You probably already know at an intuitive level that after feeling anxious and stressed for awhile, your mood tends to dip a bit. Maybe you’re just mildly dejected, or perhaps you develop a full-fledged depression.
Researchers at the University of Washington have recently discovered that a neuropeptide called corticotropin-releasing factor (CRF), which under normal conditions helps the brain to release dopamine, a hormone associated with pleasurable sensations, loses this ability under stressful conditions, for over three months. That’s a long time.
In the study, mice were put in one of two connected cages. In the first cage, an area of their brain called the nucleus accumbens was infused with CRF. The mice were then moved into the second cage, and their nucleus accumbens was infused with a placebo (inactive) substance. The mice were then left to pick their preferred cage, the hypothesis being that the mice would choose the cage where they experienced a dopamine surge (i.e., the cage where they received CRF). This was indeed the case.
Next, the mice were subjected to a stressful situation, in this case, being forced to swim in water many times over two days. The researchers found that after this stressor, the ability of CRF to boost the release of dopamine in the brains of the mice was abolished. Moreover, the mice actually wanted to spend less time in the cage where they received CRF, indicating that CRF was producing a distasteful effect, which lasted over 90 days.
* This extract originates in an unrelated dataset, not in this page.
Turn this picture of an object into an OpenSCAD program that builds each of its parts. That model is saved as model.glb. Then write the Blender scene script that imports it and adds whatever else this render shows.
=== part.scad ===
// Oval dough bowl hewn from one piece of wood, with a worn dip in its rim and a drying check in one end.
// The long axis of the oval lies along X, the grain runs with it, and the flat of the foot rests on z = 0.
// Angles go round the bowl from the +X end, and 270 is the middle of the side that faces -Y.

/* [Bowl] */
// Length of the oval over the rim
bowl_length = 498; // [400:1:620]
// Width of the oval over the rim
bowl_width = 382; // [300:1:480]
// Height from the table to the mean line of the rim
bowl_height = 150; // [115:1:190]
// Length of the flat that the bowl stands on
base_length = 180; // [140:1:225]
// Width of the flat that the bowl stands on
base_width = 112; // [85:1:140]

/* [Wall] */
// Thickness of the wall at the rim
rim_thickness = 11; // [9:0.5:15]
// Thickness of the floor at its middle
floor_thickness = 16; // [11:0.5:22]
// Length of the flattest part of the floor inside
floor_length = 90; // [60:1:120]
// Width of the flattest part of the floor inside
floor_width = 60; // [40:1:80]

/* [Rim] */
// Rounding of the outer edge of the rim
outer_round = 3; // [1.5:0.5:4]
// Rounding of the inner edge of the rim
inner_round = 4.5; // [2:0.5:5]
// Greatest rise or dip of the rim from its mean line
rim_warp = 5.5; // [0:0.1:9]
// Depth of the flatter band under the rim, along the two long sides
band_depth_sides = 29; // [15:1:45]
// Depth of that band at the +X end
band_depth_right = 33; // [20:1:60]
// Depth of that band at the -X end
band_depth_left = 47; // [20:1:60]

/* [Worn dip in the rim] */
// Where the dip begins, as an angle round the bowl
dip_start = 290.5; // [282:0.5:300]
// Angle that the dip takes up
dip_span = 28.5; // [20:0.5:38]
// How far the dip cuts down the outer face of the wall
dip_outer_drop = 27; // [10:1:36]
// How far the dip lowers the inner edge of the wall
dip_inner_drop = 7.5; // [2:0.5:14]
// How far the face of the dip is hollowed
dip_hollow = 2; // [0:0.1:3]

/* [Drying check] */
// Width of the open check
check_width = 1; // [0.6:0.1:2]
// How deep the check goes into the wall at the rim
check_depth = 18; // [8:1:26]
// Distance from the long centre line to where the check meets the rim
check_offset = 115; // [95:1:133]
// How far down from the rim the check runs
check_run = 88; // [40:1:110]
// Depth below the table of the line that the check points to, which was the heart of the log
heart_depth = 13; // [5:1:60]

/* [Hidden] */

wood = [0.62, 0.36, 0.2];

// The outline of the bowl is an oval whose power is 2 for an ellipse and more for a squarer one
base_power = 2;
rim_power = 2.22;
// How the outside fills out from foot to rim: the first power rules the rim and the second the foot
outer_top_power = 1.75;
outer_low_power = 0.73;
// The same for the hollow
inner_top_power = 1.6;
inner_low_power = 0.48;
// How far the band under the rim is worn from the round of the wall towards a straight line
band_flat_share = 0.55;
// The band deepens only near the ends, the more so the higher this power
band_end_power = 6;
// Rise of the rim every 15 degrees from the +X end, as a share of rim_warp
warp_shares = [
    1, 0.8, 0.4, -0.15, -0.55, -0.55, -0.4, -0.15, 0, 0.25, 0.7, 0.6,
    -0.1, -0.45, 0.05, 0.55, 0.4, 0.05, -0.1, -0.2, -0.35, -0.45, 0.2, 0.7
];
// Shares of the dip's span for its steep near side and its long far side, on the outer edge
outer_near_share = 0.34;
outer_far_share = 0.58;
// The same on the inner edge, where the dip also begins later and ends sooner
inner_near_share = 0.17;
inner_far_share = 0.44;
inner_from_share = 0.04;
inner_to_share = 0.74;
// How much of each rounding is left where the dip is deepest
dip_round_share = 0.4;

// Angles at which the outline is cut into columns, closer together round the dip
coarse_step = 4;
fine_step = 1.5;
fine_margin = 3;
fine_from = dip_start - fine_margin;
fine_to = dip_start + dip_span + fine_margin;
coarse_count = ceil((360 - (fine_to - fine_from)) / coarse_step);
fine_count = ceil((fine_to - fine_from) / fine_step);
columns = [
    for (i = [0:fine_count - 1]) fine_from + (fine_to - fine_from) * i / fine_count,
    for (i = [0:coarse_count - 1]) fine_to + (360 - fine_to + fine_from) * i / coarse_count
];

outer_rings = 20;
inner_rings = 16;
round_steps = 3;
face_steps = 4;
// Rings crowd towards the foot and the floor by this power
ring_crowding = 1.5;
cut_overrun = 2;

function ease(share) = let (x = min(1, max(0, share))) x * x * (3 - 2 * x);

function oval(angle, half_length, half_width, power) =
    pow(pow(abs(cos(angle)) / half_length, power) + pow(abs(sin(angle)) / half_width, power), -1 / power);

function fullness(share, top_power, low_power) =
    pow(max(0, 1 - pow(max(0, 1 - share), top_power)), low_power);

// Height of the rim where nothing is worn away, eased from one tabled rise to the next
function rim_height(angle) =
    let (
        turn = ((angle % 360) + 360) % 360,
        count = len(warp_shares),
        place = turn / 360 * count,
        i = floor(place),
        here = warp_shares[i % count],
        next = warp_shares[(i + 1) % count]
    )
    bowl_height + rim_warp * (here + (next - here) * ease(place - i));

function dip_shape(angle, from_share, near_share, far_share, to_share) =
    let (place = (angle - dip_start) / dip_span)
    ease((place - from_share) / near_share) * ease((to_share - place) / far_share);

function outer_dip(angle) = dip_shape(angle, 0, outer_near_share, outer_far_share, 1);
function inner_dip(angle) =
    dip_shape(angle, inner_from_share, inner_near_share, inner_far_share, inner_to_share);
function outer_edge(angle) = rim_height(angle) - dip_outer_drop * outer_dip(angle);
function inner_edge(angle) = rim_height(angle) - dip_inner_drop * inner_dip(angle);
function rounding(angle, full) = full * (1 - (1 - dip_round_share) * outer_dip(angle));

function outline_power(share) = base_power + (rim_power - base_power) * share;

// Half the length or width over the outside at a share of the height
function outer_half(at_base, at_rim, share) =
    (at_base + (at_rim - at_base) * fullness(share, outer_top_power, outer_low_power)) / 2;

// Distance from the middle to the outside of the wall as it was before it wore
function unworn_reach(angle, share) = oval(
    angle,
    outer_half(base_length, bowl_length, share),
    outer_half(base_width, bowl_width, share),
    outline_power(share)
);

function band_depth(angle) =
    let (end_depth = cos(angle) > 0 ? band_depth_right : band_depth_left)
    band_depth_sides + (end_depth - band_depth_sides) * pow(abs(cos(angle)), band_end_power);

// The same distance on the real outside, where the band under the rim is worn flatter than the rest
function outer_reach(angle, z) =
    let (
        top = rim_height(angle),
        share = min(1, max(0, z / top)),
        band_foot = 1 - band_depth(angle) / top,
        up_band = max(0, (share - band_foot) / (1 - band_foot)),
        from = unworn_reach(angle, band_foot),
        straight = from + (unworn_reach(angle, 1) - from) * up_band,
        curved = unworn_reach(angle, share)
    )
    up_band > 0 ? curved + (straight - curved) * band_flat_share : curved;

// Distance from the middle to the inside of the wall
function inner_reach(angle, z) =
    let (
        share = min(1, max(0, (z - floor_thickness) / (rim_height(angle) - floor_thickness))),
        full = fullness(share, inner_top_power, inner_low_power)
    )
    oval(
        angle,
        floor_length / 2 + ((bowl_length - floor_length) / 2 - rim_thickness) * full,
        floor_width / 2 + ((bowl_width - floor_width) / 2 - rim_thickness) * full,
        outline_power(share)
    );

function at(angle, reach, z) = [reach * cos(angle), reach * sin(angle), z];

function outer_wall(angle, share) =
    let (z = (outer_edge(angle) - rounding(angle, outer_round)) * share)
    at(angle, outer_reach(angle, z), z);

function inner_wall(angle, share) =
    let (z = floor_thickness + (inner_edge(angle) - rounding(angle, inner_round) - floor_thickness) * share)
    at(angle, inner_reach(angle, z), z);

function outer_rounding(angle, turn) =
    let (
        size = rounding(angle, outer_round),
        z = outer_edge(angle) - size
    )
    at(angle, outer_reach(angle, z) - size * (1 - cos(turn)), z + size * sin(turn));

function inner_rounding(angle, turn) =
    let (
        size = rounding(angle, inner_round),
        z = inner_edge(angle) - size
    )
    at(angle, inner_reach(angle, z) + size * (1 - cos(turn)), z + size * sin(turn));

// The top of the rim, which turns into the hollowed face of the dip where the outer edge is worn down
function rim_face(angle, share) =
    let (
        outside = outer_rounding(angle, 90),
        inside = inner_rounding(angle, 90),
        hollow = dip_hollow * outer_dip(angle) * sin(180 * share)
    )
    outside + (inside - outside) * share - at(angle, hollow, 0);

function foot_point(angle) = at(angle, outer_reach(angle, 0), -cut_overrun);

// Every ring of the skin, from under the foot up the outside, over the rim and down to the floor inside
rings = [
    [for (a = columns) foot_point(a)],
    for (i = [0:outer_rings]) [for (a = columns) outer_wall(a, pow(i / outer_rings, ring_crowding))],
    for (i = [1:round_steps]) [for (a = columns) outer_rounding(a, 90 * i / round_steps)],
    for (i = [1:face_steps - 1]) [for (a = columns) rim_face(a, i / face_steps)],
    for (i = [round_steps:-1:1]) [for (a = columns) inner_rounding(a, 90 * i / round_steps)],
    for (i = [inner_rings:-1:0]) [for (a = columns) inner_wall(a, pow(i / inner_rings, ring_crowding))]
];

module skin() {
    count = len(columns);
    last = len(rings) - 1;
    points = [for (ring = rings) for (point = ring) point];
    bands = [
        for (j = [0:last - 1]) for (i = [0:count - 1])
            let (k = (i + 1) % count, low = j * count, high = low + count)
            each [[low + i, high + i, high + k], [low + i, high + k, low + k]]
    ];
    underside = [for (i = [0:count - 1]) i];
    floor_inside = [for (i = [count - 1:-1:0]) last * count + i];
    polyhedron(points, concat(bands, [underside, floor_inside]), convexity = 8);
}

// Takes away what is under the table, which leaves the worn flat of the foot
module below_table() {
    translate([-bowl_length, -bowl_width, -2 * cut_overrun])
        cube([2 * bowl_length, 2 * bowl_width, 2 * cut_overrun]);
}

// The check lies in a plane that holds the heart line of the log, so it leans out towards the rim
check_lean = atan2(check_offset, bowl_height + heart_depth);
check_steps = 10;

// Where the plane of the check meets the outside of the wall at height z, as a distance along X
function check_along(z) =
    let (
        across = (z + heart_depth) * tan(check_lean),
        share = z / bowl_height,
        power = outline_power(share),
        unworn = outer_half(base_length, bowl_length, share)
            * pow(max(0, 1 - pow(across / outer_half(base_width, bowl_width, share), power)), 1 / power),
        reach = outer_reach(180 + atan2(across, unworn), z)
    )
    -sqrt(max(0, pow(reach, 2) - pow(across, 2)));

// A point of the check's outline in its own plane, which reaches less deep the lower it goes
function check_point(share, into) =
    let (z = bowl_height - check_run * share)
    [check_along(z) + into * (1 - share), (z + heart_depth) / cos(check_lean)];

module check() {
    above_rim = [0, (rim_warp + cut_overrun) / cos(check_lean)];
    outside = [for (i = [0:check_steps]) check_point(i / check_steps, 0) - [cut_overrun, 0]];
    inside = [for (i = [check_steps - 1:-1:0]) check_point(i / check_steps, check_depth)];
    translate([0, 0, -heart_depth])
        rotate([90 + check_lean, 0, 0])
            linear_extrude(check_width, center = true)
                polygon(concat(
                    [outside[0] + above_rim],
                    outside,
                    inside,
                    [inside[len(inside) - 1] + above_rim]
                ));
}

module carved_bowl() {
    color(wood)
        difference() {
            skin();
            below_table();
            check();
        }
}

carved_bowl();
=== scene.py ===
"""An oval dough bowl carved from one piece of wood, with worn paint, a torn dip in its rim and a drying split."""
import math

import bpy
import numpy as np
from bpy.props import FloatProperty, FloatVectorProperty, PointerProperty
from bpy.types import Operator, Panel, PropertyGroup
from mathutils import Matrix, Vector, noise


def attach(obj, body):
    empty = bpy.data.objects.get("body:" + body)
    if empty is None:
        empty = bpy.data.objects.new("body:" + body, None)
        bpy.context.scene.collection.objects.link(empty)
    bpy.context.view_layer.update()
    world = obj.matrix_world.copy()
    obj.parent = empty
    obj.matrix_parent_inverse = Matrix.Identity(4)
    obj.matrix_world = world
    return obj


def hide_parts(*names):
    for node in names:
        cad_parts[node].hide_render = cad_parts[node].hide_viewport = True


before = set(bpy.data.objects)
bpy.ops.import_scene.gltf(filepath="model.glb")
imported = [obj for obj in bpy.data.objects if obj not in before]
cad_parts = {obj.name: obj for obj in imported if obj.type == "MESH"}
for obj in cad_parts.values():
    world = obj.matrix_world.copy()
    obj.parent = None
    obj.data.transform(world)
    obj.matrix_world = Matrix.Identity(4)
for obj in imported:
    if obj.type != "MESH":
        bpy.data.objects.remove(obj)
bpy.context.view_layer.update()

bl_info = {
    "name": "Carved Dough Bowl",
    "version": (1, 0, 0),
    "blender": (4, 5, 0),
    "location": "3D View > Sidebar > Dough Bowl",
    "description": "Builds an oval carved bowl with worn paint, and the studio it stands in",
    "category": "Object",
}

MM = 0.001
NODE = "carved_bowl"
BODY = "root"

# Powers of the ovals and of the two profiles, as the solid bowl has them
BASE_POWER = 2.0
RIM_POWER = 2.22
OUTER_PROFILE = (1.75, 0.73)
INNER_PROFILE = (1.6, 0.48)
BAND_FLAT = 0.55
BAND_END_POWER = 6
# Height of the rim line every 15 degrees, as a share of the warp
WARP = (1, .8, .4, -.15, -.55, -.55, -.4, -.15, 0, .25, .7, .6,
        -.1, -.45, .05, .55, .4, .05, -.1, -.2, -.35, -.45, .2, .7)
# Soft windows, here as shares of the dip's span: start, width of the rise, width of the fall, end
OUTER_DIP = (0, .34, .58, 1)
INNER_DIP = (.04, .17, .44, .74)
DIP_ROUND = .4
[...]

So, if you’ve experienced a traumatic event that caused you significant stress, be aware that your body is going through some major biochemical changes. As a result, you may sink into depression — and possibly for an extended period of time. Be alert for symptoms such as decreased enjoyment of activities that you usually enjoy, less interest in socializing, and alterations in sleep and eating patterns.
Be patient with yourself, understand that your body needs time to heal — and make sure to reach out for support from family, friends, and mental health professionals, if needed. It’s hard to take action when it feels as if nothing will help — but this is the disorder talking, not the reality.